Она кончила, добавить ей было нечего. Я, естественно, растрогалась чуть не до слез, ведь не часто встретишь человека, который решится так ответить на подобный вопрос. В ее словах не было жесткого безразличия — по-моему, это и тронуло меня больше всего. Я столько раз слышала подобные рассуждения, но их всегда сопровождала либо виноватая ухмылка по адресу тех, кем приходится пренебречь, либо бравое презрение тори ко всем невеждам, либо деловитость гордецов с шорами на глазах, которые считают, что разбираются во всех жизненных вопросах. Но я никогда не слышала, чтобы такие взгляды деликатно объясняли печальной необходимостью. Я поняла ее и благодаря ей поняла всех остальных. По-моему, я ничего моей собеседнице не ответила. Вскоре она надела перчатки и поднялась.
— До свидания, — сказала она.
— До свидания, — ответила я, и она ушла. Примерно через неделю Октавию разрешили забрать домой.

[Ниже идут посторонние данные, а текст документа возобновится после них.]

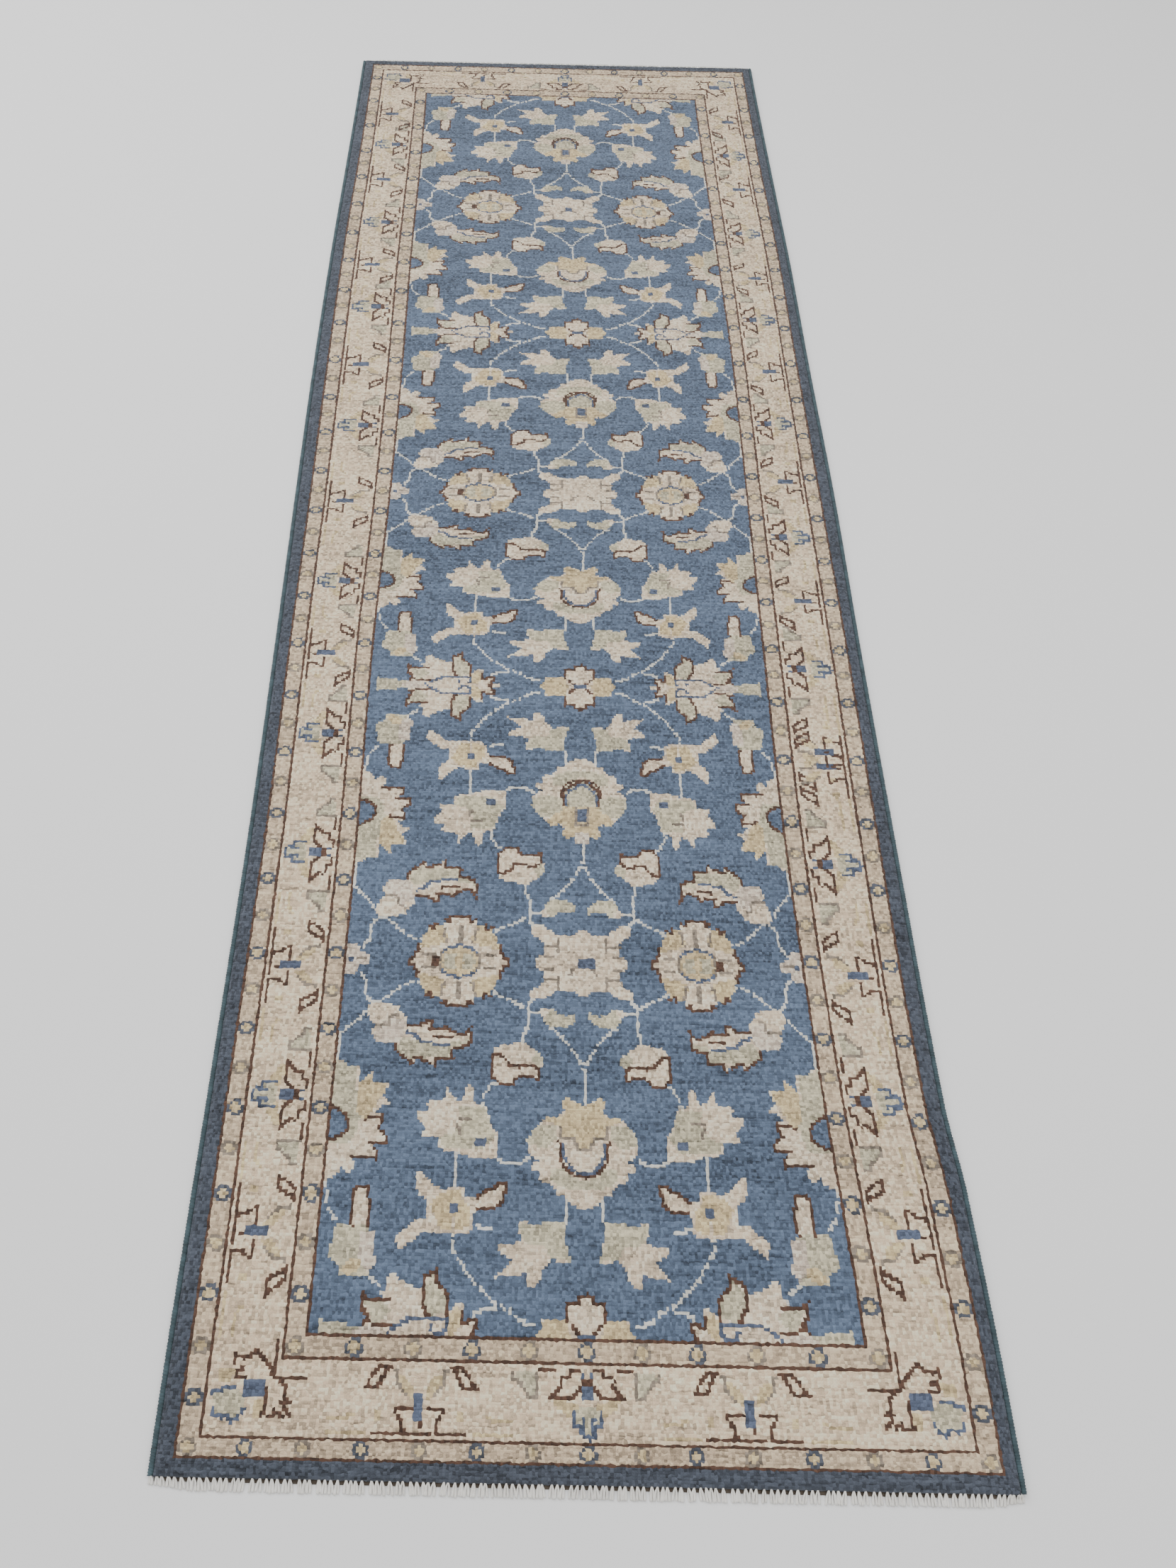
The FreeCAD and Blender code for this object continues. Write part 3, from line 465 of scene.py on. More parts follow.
PALMETTE_HALF = [
    (F, "sage", [(20, 0), (20, -5), (22, -5.4), (25.6, -5.4), (25.8, -2), (28.4, -1.4), (28.6, 0)]),
    (F, "gold", [(18.6, -2.4), (18.4, -11.4), (20.6, -9.6), (22.6, -6.6), (23.2, -5.2), (20, -2.6)]),
    (F, "slate", [(13.7, 0), (13.7, -1.7), (18.5, -1.7), (18.5, 0)]),
    (F, "brown", [(12.2, 0), (12.2, -2), (13.7, -2), (13.7, 0)]),
    (L, "brown", [(17.1, -12.4), (17.1, -4.6), (15.6, -3.4), (14.4, -2.2)]),
    (L, "brown", [(16.6, -11.2), (15.2, -9.6), (14.4, -8.2), (13.2, -8.2)]),
    (L, "brown", [(12.2, -9), (11.2, -8.6), (11.2, -5.6), (9.8, -5)]),
    (L, "brown", [(9.7, -15.6), (9.7, -10.6)]),
    (L, "brown", [(9.7, -5.8), (9.7, -2.8)]),
    (L, "slate", [(21, -4.8), (25.6, -4.8), (25.6, -2.4), (28.2, -2), (29, 0)]),
    (L, "slate", [(23.6, -2), (27, -1.8)]),
    (L, "slate", [(10.4, -1.4), (11.4, -1.4)]),
    (F, "sage", [(10, -16.4), (17.6, -16.4), (17.8, -18.4), (15.8, -20), (14.4, -21.4), (13, -22),
        (12.4, -24), (10.8, -24.4), (10, -22)]),
    (L, "tan", [(17.8, -16.2), (17.8, -18.6), (15.8, -20.2), (14.4, -21.6), (12.8, -22.4),
        (12.2, -24.2), (10.6, -24.4)]),
    (L, "tan", [(10, -16.2), (17.4, -16.2)]),
]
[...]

К этому времени она уже стала прежней — живой и веселой, и, казалось, все перенесенное ею не оставило на ней следа, разве что она чуть похудела. В день выписки я явилась в клинику с небольшим чемоданом, битком набитым детскими нарядами. Я уже давно с вожделением ждала, когда смогу снять с дочки казенные белые больничные рубашки. Неся вахту у кровати Октавии, я даже улучила время и соорудила ей несколько новых платьиц. В школе нас учили делать оборки, но я и не подозревала, что когда-нибудь найду применение этому искусству. Однако мне всегда обидно зарывать талант в землю, и я смастерила Октавии хорошенькие туалеты из модной ткани элегантных темных оттенков. Шила я с большим удовольствием. Это времяпрепровождение было куда более полезно, чем головоломки, так как помогало сэкономить деньги, да и руки были заняты, а в противном случае я постоянно отщипывала заусеницы на пальцах или вытягивала соломинки из кресла, которое мне, наконец, удалось раздобыть. Когда мы собирались домой, я нарядила Октавию в свой шедевр — темно-синее платьице в мелкую клеточку. Она была в нем чрезвычайно мила и резво прыгала у меня на коленях. На прощание я пожала руки всем сестрам и даже старшей сестре, которая была рада радешенька, что больше меня не увидит. Затем мы погрузились в ожидавшее нас такси и отбыли. Я вспомнила, как мы с Октавией вот так же покидали больницу в прошлый раз, когда ей было десять дней от роду. Теперь я стала умней и не зарекалась, что никогда сюда не вернусь, тем паче, что уже понимала: в лучшем случае нам предстоит проходить обследования и проверки чуть ли не всю жизнь. Как бы то ни было, мне казалось, что сейчас я более счастлива, чем тогда, и острее ощущаю, как мне повезло.
Время было послеобеденное, и, чтобы быстрей добраться до дома, нам, из-за капризов одностороннего уличного движения, пришлось проехать по всей Куин-Крессент к Портленд-Плейс и оттуда свернуть направо. День стоял ясный и солнечный, и когда мы ехали мимо строгого симметричного комплекса зданий, то и дело приходящих в ветхость и то и дело подновляемых, меня вдруг пронзила мысль: а может быть, несмотря ни на что, я не пропаду. Меня и раньше, стоило мне выпить, посещали такие надежды, но в трезвом виде — никогда. До этой минуты я была глубоко убеждена, что непосильные заботы иссушат меня и мне уже не суждено ни дарить плоды, ни просто цвести. Но в этот момент, пусть на секунду, я ощутила, что справлюсь со всем выпавшим на мою долю. В первый раз с рождения Октавии я поняла, что меня на все это хватит. Мне, как Иову, грозило лишиться самого дорогого, и, как Иов, я выстояла. Теперь я научилась разбираться в жизненных ценностях и, если передо мной когда-нибудь замаячат надежды на счастье, я буду полагаться не на мечты, а на реальные факты.